Die Qualen dieses Vorwurfes werden vergrößert durch die Erinnerung an die Beispiele, die er an seinen übrigen guten Freunden und Gefährten gehabt, und noch mehr an die Gaben, die ihm Gott zu seiner Heiligung verliehen hatte; und zwar natürliche Gaben, als: gute Gesundheit, Glücksgüter, Anlagen, die ihm Gott gegeben hatte, um sie gut anzuwenden und heilig zu werden; und übernatürliche oder Gaben der Gnade, als: so viele Erleuchtungen, Einsprechungen, Ermahnungen, Aufforderungen und so viele zur Verbesserung des verübten Bösen verliehene Jahre; nun aber muß er einsehen, daß in seinem jämmerlichen Zustande, in den er geraten ist, keine Zeit mehr zur Abhilfe sei. Er wird hören, was der Engel des Herrn mit einem Schwure beteuernd ausruft: Und der Engel, den ich stehen sah, schwur bei dem, der da von Ewigkeit zu Ewigkeit lebt, daß keine Zeit mehr sein werde. (Offb 10,5,6)
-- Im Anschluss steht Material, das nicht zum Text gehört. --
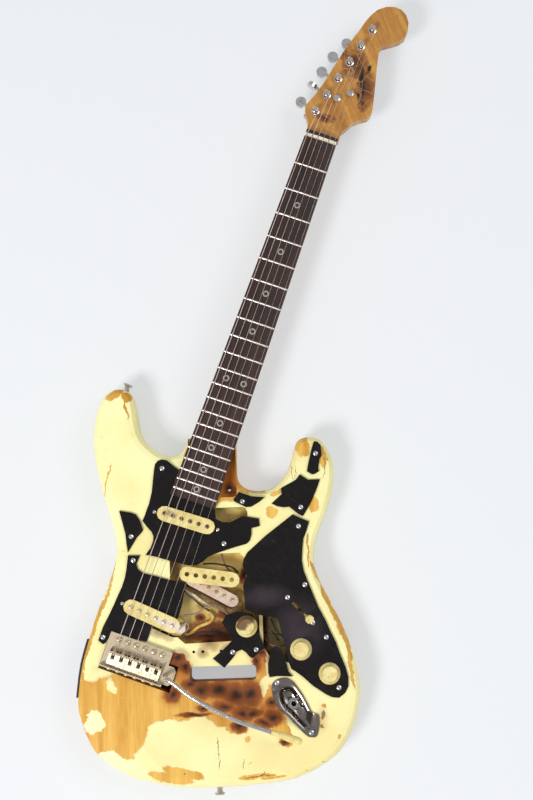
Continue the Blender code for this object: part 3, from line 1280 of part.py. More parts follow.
def make_selector():
    """The selector's blade and tip on a cross pin between the walls of its frame."""
    pivot = bpy.data.objects.new("selector_pivot", None)
    CUTTERS.objects.link(pivot)
    pivot.location = (*SELECTOR_PLACE, FACE_Z - SELECTOR_PIVOT_DEPTH)
    pivot.rotation_euler = (0, SELECTOR_SWING / 2, SELECTOR_TURN)
    half_wide = SELECTOR_BLADE_WIDTH / 2
    half_thick = SELECTOR_BLADE_THICKNESS / 2
    lever = box("selector_lever", (-half_wide, -half_thick, -0.002),
                (half_wide, half_thick, SELECTOR_BLADE_LENGTH), pivot)
    pin_half = SELECTOR_SLOT_WIDTH / 2 - SEAT_GAP
    pin = rod("selector_pin", 0.0016, -pin_half, pin_half, (0, 0), pivot, steps=8)
    pin.rotation_euler.x = math.pi / 2
    foot = SELECTOR_BLADE_LENGTH - 0.001
    tip = turned("selector_tip", [
        (0, foot + SELECTOR_TIP_LENGTH), (SELECTOR_TIP_RADIUS * 0.8, foot + SELECTOR_TIP_LENGTH),
        (SELECTOR_TIP_RADIUS, foot + SELECTOR_TIP_LENGTH - 0.0012),
        (SELECTOR_TIP_RADIUS * 0.94, foot + SELECTOR_TIP_LENGTH * 0.55),
        (SELECTOR_TIP_RADIUS * 0.56, foot + 0.001), (SELECTOR_TIP_RADIUS * 0.5, foot), (0, foot),
    ], pivot, steps=10)
    return finish(join(lever, pin, tip), "aged_plastic")


def scaled(loop, factor):
    """An outline drawn in about its own middle."""
    middle_x = sum(x for x, _ in loop) / len(loop)
    middle_y = sum(y for _, y in loop) / len(loop)
    return [(middle_x + (x - middle_x) * factor, middle_y + (y - middle_y) * factor)
            for x, y in loop]


def make_jack_plate():
    """A boat-shaped cup for the cable's plug, with the socket's tube below its floor."""
    edge = metres(JACK_PLATE_EDGE)
    high = GUARD_LOW + JACK_PLATE_THICKNESS
    floor = high - JACK_CUP_DEPTH
    wall = JACK_PLATE_THICKNESS
    jack_plate = plate("jack_plate", [edge], GUARD_LOW, high)
    cup = loft("jack_cup", [
        [(x, y, height) for x, y in scaled(edge, factor)]
        for factor, height in ((JACK_FLOOR_SHARE, floor - wall), (JACK_CUP_SHARE, high - wall / 2))
    ])
    hollow = loft("jack_hollow", [
        [(x, y, height) for x, y in scaled(edge, factor)]
        for factor, height in ((JACK_FLOOR_SHARE - 0.07, floor), (JACK_CUP_SHARE - 0.05, high + 0.001))
    ])
    bore = JACK_BORE / 2
    sleeve = rod("jack_sleeve", bore + JACK_TUBE_WALL, floor - JACK_TUBE_LENGTH, floor, JACK_PLACE)
    hole = rod("jack_bore", bore, floor - JACK_TUBE_LENGTH - 0.001, high + 0.01, JACK_PLACE)
    join(jack_plate, cup)
    cut(jack_plate, hollow)
    join(jack_plate, sleeve)
    return finish(cut(jack_plate, hole), "chrome")


def make_strap_buttons():
    """Turned strap buttons on the upper horn and the butt, at mid thickness."""
    profile = [
        (0, BUTTON_LENGTH), (BUTTON_HEAD_RADIUS - 0.0012, BUTTON_LENGTH),
        (BUTTON_HEAD_RADIUS, BUTTON_LENGTH - 0.001), (BUTTON_HEAD_RADIUS, BUTTON_LENGTH - 0.002),
        (BUTTON_NECK_RADIUS, BUTTON_LENGTH - 0.0038), (BUTTON_NECK_RADIUS, 0.0030),
        (BUTTON_HEAD_RADIUS * 0.8, 0.0), (0, 0.0),
    ]
    places = (("strap_button_top", TOP_BUTTON_PLACE, TOP_BUTTON_TURN),
              ("strap_button_bottom", BOTTOM_BUTTON_PLACE, BOTTOM_BUTTON_TURN))
    for name, place, turn in places:
        button = turned(name, profile, steps=10)
        button.rotation_euler = (-math.pi / 2, 0, turn)
        button.location = (*place, (BACK_Z + FACE_Z) / 2)
        finish(button, "chrome")


def make_side_strip():
    """A dark strip stuck along the lower bout's bass edge."""
    low_y, high_y = SIDE_STRIP_RANGE
    run = [Vector(point) for point in smooth_run(metres(BODY_EDGE), 2)
           if point[0] < 0 and low_y < point[1] < high_y]
    inner = []
    outer = []
    for index, point in enumerate(run):
        before = run[max(index - 1, 0)]
        after = run[min(index + 1, len(run) - 1)]
        along = (after - before).normalized()
        out = Vector((along.y, -along.x))
        inner.append(point + out * SEAT_GAP * 1.5)
        outer.append(point + out * (SEAT_GAP * 1.5 + SIDE_STRIP_THICKNESS))
    loop = [tuple(point) for point in inner + outer[::-1]]
    middle = (BACK_Z + FACE_Z) / 2
    return finish(plate("side_strip", [loop], middle - SIDE_STRIP_HEIGHT / 2,
                        middle + SIDE_STRIP_HEIGHT / 2), "black_rubber")


def make_cable():
    return finish(tube("cavity_cable", metres(CABLE_ROUTE), CABLE_RADIUS), "cable")


def clear_scene():
    for obj in list(bpy.data.objects):
        bpy.data.objects.remove(obj)


def build():
    make_body()
    make_neck()
    make_fretboard()
    make_nut()
    make_strings()
    make_string_trees()
    make_tuners()
    make_neck_plate()
    make_back_cover()
    make_springs()
    make_bridge_plate()
    make_vibrato_block()
    make_arm()
    make_saddles()
    make_pickups()
    make_loose_cover()
    make_guards()
    make_knobs()
    make_selector()
    make_jack_plate()
    make_strap_buttons()
    make_side_strip()
    make_cable()


clear_scene()
PARTS = new_collection("broken_guitar")
CUTTERS = new_collection("cutters")
NECK = bpy.data.objects.new("neck_frame", None)
CUTTERS.objects.link(NECK)
NECK.location = (*SADDLE_LINE, 0)
NECK.rotation_euler.z = -NECK_SKEW
build()
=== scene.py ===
"""The looks of a smashed electric guitar: its finishes, wear and burns, and the small hardware.

Everything is in the CAD model's frame, in metres. Places on the body are given in millimetres,
read by mm(). Pieces that line up with the neck are drawn in the neck's own frame, NECK.
"""

import math
import random

import bmesh
import bpy
from mathutils import Matrix, Vector


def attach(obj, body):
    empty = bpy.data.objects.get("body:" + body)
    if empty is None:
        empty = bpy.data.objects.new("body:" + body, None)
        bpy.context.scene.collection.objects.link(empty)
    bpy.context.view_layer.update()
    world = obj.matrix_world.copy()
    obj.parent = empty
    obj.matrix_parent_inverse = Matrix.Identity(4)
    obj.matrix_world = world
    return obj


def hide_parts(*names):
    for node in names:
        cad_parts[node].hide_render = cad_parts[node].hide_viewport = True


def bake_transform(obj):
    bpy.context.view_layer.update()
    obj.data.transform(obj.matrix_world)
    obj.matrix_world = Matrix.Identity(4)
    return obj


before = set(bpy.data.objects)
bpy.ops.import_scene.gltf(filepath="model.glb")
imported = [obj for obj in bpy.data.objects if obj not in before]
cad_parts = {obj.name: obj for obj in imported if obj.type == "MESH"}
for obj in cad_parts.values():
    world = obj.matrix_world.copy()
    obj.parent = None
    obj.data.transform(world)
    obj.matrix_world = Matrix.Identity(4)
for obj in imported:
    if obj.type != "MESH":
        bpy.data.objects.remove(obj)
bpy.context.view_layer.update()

# The neck's frame: +Y to the nut, from the middle of the saddle line
SADDLE_LINE = (-0.0890, -0.2116)
NECK_SKEW = math.radians(20.87)
NECK = Matrix.Translation((*SADDLE_LINE, 0)) @ Matrix.Rotation(-NECK_SKEW, 4, "Z")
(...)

O wie grausam werden alle diese erhaltenen Gnaden gleich Dolchstichen das Herz des Verdammten durchbohren, wenn er sehen wird, daß nun die Zeit vorüber sei, wo seinem ewigen Verderben hätte abgeholfen werden können! Heulend, gleich den übrigen verzweifelten Genossen, wird er jammern: Die Ernte ist vorüber, der Sommer hat ein Ende, und wir sind nicht errettet worden. (Jer 8,20) Er wird sagen: O hätte ich mir doch jene Mühe für Gott gegeben, welche ich anwendete, um verdammt zu werden! ich wäre ein großer Heiliger geworden; jetzt aber habe ich davon nichts als Gewissensbisse und eine Pein, die mich in Ewigkeit quälen wird! — Ach, dieser Gedanke wird den Verdammten mehr peinigen, als das Feuer und alle übrigen Qualen der Hölle, indem er zu sich selber sagen muß: Ich hätte für immer können glücklich werden, und nun bin ich unglücklich — für immer!

 

Anmutungen und Bitten

Ach, mein Jesu! Wie konntest du mich so lange ertragen? Ich kehrte dir oftmals den Rücken zu, du aber unterließest dennoch nicht, mir nachzugehen. Ich habe dich so oft beleidigt, und du hast mir verziehen; ich beleidigte dich zu wiederholten Malen, und du vergabst mir auf ein neues. Ach, laß mich teilnehmen an jenem Schmerze, den du im Garten Gethsemani über meine Sünden getragen und dadurch einen blutigen Schweiß vergossen hast. Es reuet mich, mein lieber Erlöser, deine Liebe so schlecht vergolten zu haben. O ihr, meine verfluchten Vergnügungen, ich verabscheue und verfluche euch; ihr brachtet mich um die Gnade meines Herrn. Mein geliebter Jesu! jetzt liebe ich dich über alles; ich entsage allen verbotenen Gelüsten und will lieber sterben, als dich wieder beleidigen. Ach, um jener Liebe willen, womit du mich am Kreuze geliebt und dein göttliches Leben für mich aufgeopfert hast, gib mir Licht und Stärke, den Versuchungen zu widerstehen und bei dir Hilfe in meinen Anfechtungen zu suchen! O Maria, meine Hoffnung! du vermagst alles bei Gott; erflehe mir die heilige Beharrlichkeit, erlange mir, daß ich mich nicht mehr von seiner heiligen Liebe trenne.